Anyone can take pleasure in the matching of Keaton and Nicholson, their dueling eyebrows poised like crossed swords. And Keaton does locate the troubled human inside Batman's armature. He is amusingly awkward wrestling with the threat that Vicki's inquisitive love represents. He knows the world is not quite worth saving, and yet, "It's just something I have to do," he says, "because nobody else can." Same with Nicholson. Who else could play the Joker? He has a patent on satanic majesty. His performance is high, soaring, gamy. He is as good, and as evil, as the film allows him to be. Which, finally, is not enough.
Here's why.

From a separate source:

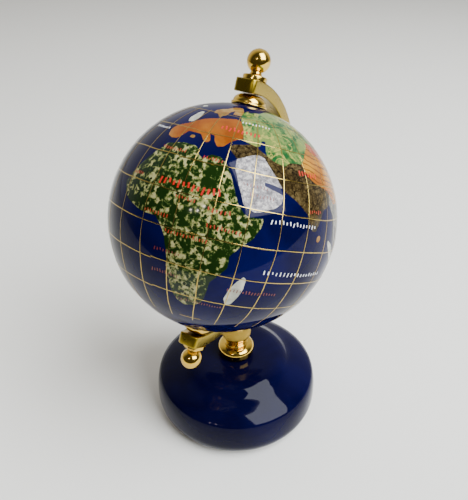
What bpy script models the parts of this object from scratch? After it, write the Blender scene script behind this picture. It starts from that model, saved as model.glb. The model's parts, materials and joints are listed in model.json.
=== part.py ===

At the end, Batman and the Joker realize they must destroy each other because, in a way, they have created each other. It would be nice to say that the Joker is Batman's lost, twisted twin; then his clumsy antics could be seen as an expression of existential anguish. He could feel as much pain as he dishes out. He could be Hamlet dressed as a clown. But the Joker's malignancy is neither seductive nor poignant. His power never tempts Vicki or compromises Bruce. His soul must have been stripped away with his skin, and what's left is the spirit of anarchic violence, giggling at its own enormity.
What's left in Batman is the skeleton of a nifty film. Its heart got lost on Tim Burton's storyboard. R.C.